How does Kwant order components of an individual wavefunction?

In How to access a system’s sites? we saw that the sites of a finalized system are available as a list through the sites attribute, and that one can look up the index of a site with the id_by_site attribute.

When all the site families present in a system have only 1 degree of freedom per site (i.e. the all the onsites are scalars) then the index into a wavefunction defined over the system is exactly the site index:

lat = kwant.lattice.square(norbs=1)
syst = make_system(lat)
scattering_states = kwant.wave_function(syst, energy=1)
wf = scattering_states(0)[0]  # scattering state from lead 0 incoming in mode 0

idx = syst.id_by_site[lat(0, 0)]  # look up index of site

print('wavefunction on lat(0, 0): ', wf[idx])
wavefunction on lat(0, 0):  (0.12535832151852414-0.36344642498268875j)

We see that the wavefunction on a single site is a single complex number, as expected.

If a site family have more than 1 degree of freedom per site (e.g. spin or particle-hole) then Kwant places degrees of freedom on the same site adjacent to one another.
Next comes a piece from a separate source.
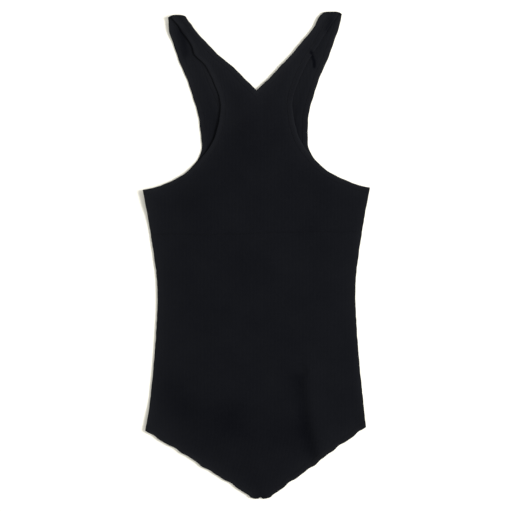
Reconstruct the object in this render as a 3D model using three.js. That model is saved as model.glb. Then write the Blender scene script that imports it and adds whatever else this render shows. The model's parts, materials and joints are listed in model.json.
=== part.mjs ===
// A sleeveless knit leotard laid flat on its back, with its front uppermost.
// X runs across the garment with +X towards the wearer's left, Y runs up the body from the crotch,
// and Z rises from the surface that it lies on. Left and right are the wearer's. Lengths are millimetres.
//
// The two knit panels have every raw edge bound: a folded strip of the same knit wraps the edge and
// holds an elastic on the body side of the panel. Side seams, shoulder seams and a crotch seam join
// front to back. A bust lining with a band of elastic, a crotch lining and two labels lie inside.

import * as THREE from "three";

// Half widths of the flat body, and how far above the crotch each one is.
const hipHalf = 165;
const hipRise = 106;
const waistHalf = 149;
const waistRise = 316;
const underbustHalf = 158.5;
const underbustRise = 397;
const bustHalf = 171;
const underarmRise = 467;
const crotchHalf = 17;

// Necklines, and the straps where they end at the shoulder seam.
const shoulderRise = 729.5;
const frontNeckRise = 616;
const backNeckRise = 520;
const strapInner = 105.5;
const backStrapInner = 108;
const frontStrapMiddle = 7; // the cloth that shows between a strap's two bindings
const backStrapMiddle = 9;

// The narrowest places between the armholes.
const frontChestHalf = 54.5;
const frontChestRise = 592;
const backChestHalf = 80;
const backChestRise = 538;

// Cloth and trimmings.
const knitThickness = 0.9;
const bindingPly = 0.7;
const bindingWidth = 8;
const elasticThickness = 0.6;
const elasticWidth = 5.3;
const liningThickness = 0.6;
const bandThickness = 0.8;
const bandWidth = 12;
const seamWidth = 6.2;
const seamThickness = 1.4;
const seamTurn = 3; // how far a shoulder or crotch seam stands out past the panel ends
const gussetLength = 92;
const careLabel = { long: 40, wide: 28, ply: 0.3, rise: 205 };
const neckLabel = { long: 14, wide: 32, ply: 0.4 };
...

In the case where all site families in the system have the same number of degrees of freedom, we can then simply reshape the wavefunction into a matrix, where the row number indexes the site, and the column number indexes the degree of freedom on that site:

lat = kwant.lattice.square(norbs=2)
syst = make_system(lat)
scattering_states = kwant.wave_function(syst, energy=1)
wf = scattering_states(0)[0]  # scattering state from lead 0 incoming in mode 0

idx = syst.id_by_site[lat(0, 0)]  # look up index of site

# Group consecutive degrees of freedom from 'wf' together; these correspond
# to degrees of freedom on the same site.
wf = wf.reshape(-1, 2)

print('wavefunction on lat(0, 0): ', wf[idx])
wavefunction on lat(0, 0):  [-0.11048367+0.35420532j -0.06211986-0.07925331j]

We see that the wavefunction on a single site is a vector of 2 complex numbers, as we expect.

If there are different site families present in the system that have different numbers of orbitals per site, then the situation becomes much more involved, because we cannot simply “reshape” the wavefunction like we did in the preceding example.